What is Reproduction Cost?
§ It is the amount of money required for the exact reconstruction of the improvements being appraised similar to the original.
What is Depreciation?
- § For valuation purposes, depreciation is defined as a loss in value from any cause. It represent the difference in value between the building under appraisal and a new, substitute building.
- § Depreciation for valuation purposes is not in any way related to depreciation used in accounting sense or in income tax accounting.
- § Depreciation here can be in terms of physical depreciation or functional and economic obsolescence.
What are the different kinds of Depreciation?
- § Deterioration or the physical wearing out of the property. This is represented by normal wear and tear, the action of the elements and catastrophic events such as earthquakes, typhoons and fires.
- § Curable- if by treating the defects, the expected increase in value of the property will at least be more than the cost of treatment
- § Incurable- if the cost of treating the defect will be more than the expected increase in the property value
- § Functional obsolescence- or lack of desirability in terms of layout, style, and design as compared with that of a new property serving the same function. The loss in value from a decrease in functional utility due to technological improvements, new materials, and other innovations that make existing buildings obsolete for their original purpose.
- § Economic obsolescence- relating to loss of value from causes outside the property itself. The loss in value from forces external to the property such as the deterioration of a neighborhood, encroachments of such nuisances as noise and smell.
What are the basic approaches* to valuation?
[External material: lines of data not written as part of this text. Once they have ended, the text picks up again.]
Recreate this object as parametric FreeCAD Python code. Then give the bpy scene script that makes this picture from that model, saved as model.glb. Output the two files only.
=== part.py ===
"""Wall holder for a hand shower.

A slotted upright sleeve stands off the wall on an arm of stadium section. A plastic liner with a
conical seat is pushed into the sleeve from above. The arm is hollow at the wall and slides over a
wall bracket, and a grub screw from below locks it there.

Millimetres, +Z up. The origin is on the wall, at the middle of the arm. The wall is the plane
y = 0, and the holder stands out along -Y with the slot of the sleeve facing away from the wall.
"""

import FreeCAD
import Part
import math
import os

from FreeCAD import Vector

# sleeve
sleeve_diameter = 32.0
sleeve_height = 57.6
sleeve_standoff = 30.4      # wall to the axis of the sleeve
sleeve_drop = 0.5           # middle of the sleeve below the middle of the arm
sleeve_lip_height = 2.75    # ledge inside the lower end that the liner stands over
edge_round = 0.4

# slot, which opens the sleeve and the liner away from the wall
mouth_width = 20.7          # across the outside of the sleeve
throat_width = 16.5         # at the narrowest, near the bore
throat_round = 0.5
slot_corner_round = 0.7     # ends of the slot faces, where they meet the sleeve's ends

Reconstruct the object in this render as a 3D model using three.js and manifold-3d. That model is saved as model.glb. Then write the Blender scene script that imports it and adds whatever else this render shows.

- § The current cost of reproducing a property less depreciation from all source that is, deterioration, and functional and economic obsolescence
- § The value which the property’s net earning power will support based upon a capitalization of net income
Market data approach
- § The value indicate by recent sales of comparable properties in the market
*The appraiser utilizes all three approaches in most of his appraisal work. He may believe that the value indicated by one approach will be more significant than that of the other two, yet he will use all three as a check against each other and to test his own judgment. However, there are appraisal problems in which they cannot be applied such as in vacant land, the use of the cost approach, or in the case of an owner-occupied home, the use of income approach. All three approaches are needed in the solution of most appraisal problems.
What is a Cost Approach in Real Estate Valuation?
§ In cost approach, the appraiser obtains a preliminary valuation by adding to his estimate of the land’s value, his estimate of the depreciated reproduction cost of the building and other improvements. This approach is based on the assumption that the reproduction cost is the upper limit of value. This also assumes that a newly constructed building would have advantages over the existing building as compared with the new building. The measure of this deficiency is called depreciation. For valuation purposes, depreciation is defined as a loss in value from any case. It represents the difference in value between the building under appraisal and a new, substitute building. Depreciation for valuation purposes is not in any way related to depreciation used in accounting sense or in income tax accounting.
What are the steps in Cost Approach?
- § The estimate of the land’s value as if it is vacant
- § The estimate of the current cost of reproduction of the existing improvements
- § The estimate and deduction of depreciation from all causes
- § The addition of the land’s value and the depreciated reproduction of improvements
What is Income Approach in Real Estate Valuation?
§ In income approach, the appraiser is concerned with the present worth of the future net income of a property which will be produced in its remaining economic life. This future net income is then capitalized by computing its present worth. Choosing what capitalization rate to apply is one of the most critical steps in the income approach. A variation of only one half of one percent can make a difference of many thousands of pesos in the capitalized value of the income.
What are the steps in income approach?
- § Obtaining the rent schedule and the percentage of occupancy for the subject property and for comparable properties for the current year and for several years in the past. This information provides gross rental and the trends in rental and occupancy. This data is then related and adjusted by the comparative method to ascertain the estimate of gross income which the subject property should produce to attract investors in the market.
- § Obtaining expense data such as taxes, insurance, and operating cost being paid by the subject property and by comparable properties. The trend in these expenses is also necessary.
- § Estimating the remaining useful economic life of the building to establish the probable duration of its income.
- § Selecting the appropriate capitalization rate and the applicable technique and methods for processing the net income.